White supremacy, with a tan
Cutting taxes for the rich helps the poor. There is no such thing as a Republican or a Democratic judge. Climate change is a hoax.
Some political myths refuse to die despite all evidence the contrary. Here’s another:
When White people are no longer a majority, racism will fade and the US “will never be a White country again.”
This myth was reinforced recently when the US Census’ 2020 report revealed that people who identify as White alone declined for the first time since the Census began in 1790. The majority of Americans under 18 are now people of color, and people who identity as multiracial increased by 276% over the last decade.

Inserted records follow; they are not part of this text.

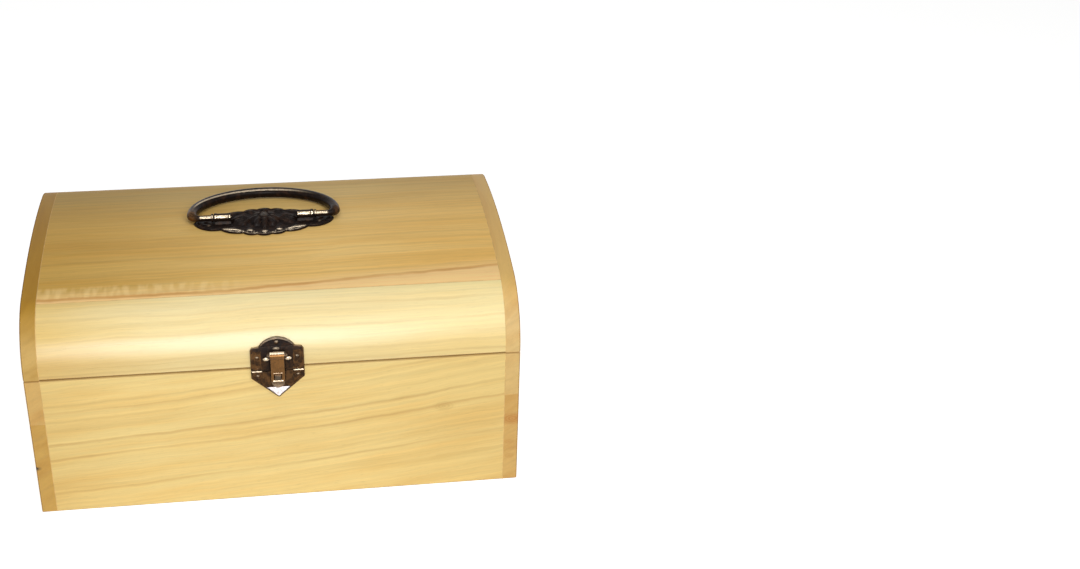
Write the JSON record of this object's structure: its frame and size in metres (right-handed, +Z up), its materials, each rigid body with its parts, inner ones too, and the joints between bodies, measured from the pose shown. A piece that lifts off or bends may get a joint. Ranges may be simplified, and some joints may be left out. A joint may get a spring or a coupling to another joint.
{
  "type": "jewelry box",
  "caption": "Straight-sided wooden box with a rounded lid hinged at the back, a bronze hasp with a swinging lever on the front and a bronze drop handle on the lid",
  "frame": {"origin": "middle of the underside of the closed box, hasp and hinges included, on the plane it stands on", "axes": "+X along the box to the viewer's right, the hasp faces -Y, +Z up"},
  "size_m": [0.265, 0.1872, 0.132],
  "materials": {
    "board_wood": "pale honey softwood, satin varnish",
    "lid_wood": "slightly browner softwood, satin varnish",
    "end_wood": "golden softwood, satin varnish",
    "panel_wood": "bare softwood",
    "bronze": "dark antique bronze, edges rubbed bright"
  },
  "bodies": {
    "box": {"front_board": "board_wood", "back_board": "board_wood", "left_end_lower": "end_wood", "left_end_upper": "end_wood", "right_end_lower": "end_wood", "right_end_upper": "end_wood", "bottom_panel": "panel_wood", "left_hinge_body_leaf": "bronze", "left_hinge_pin": "bronze", "left_hinge_body_screw_1": "bronze", "left_hinge_body_screw_2": "bronze", "right_hinge_body_leaf": "bronze", "right_hinge_pin": "bronze", "right_hinge_body_screw_1": "bronze", "right_hinge_body_screw_2": "bronze", "hasp_catch_plate": "bronze", "hasp_catch_brad_1": "bronze", "hasp_catch_brad_2": "bronze"},
    "lid": {"lid_left_end": "end_wood", "lid_right_end": "end_wood", "lid_front_shoulder": "board_wood", "lid_top_board": "lid_wood", "lid_back_shoulder": "board_wood", "left_hinge_lid_leaf": "bronze", "left_hinge_lid_screw_1": "bronze", "left_hinge_lid_screw_2": "bronze", "right_hinge_lid_leaf": "bronze", "right_hinge_lid_screw_1": "bronze", "right_hinge_lid_screw_2": "bronze", "hasp_lid_plate": "bronze", "hasp_pin": "bronze", "hasp_lid_brad_1": "bronze", "hasp_lid_brad_2": "bronze", "hasp_lid_brad_3": "bronze", "handle_plate": "bronze", "handle_brad_1": "bronze", "handle_brad_2": "bronze", "handle_brad_3": "bronze", "handle_brad_4": "bronze"},
    "lever": {"hasp_lever": "bronze"},
    "bail": {"handle_bail": "bronze"}
  },
  "joints": [
    {"name": "lid_hinge", "type": "hinge", "parent": "box", "child": "lid", "pos_m": [0, 0.09194, 0.086], "axis": [-1, 0, 0], "range_deg": [0, 180]},
    {"name": "hasp_lever_hinge", "type": "hinge", "parent": "lid", "child": "lever", "pos_m": [0, -0.09144, 0.09532], "axis": [-1, 0, 0], "range_deg": [0, 180]},
    {"name": "handle_swing", "type": "hinge", "parent": "lid", "child": "bail", "pos_m": [-0.0032, 0.00549, 0.12937], "axis": [1, 0, 0], "range_deg": [0, 187.4]}
  ]
}
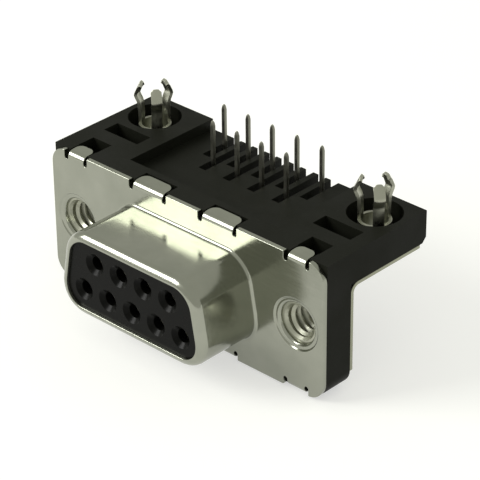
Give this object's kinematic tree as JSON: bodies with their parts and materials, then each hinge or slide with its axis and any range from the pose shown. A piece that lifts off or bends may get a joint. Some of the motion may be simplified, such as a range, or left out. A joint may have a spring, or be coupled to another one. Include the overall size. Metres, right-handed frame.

These Census figures seemed to validate a common assumption: The US is barreling toward becoming a rainbow nation around 2045, when White people are projected to become a minority.
That year has been depicted as “a countdown to the White apocalypse,” and “dreadful” news for White supremacists.” Two commentators even predicted the US “White majority will soon disappear forever.” It’s now taken as a given that the “Browning of America” will lead to the erosion of White supremacy.
I used to believe those predictions. Now I have a different conclusion:
Don’t ever underestimate White supremacy’s ability to adapt.
The assumption that more racial diversity equals more racial equality is a dangerous myth. Racial diversity can function as a cloaking device, concealing the most powerful forms of White supremacy while giving the appearance of racial progress.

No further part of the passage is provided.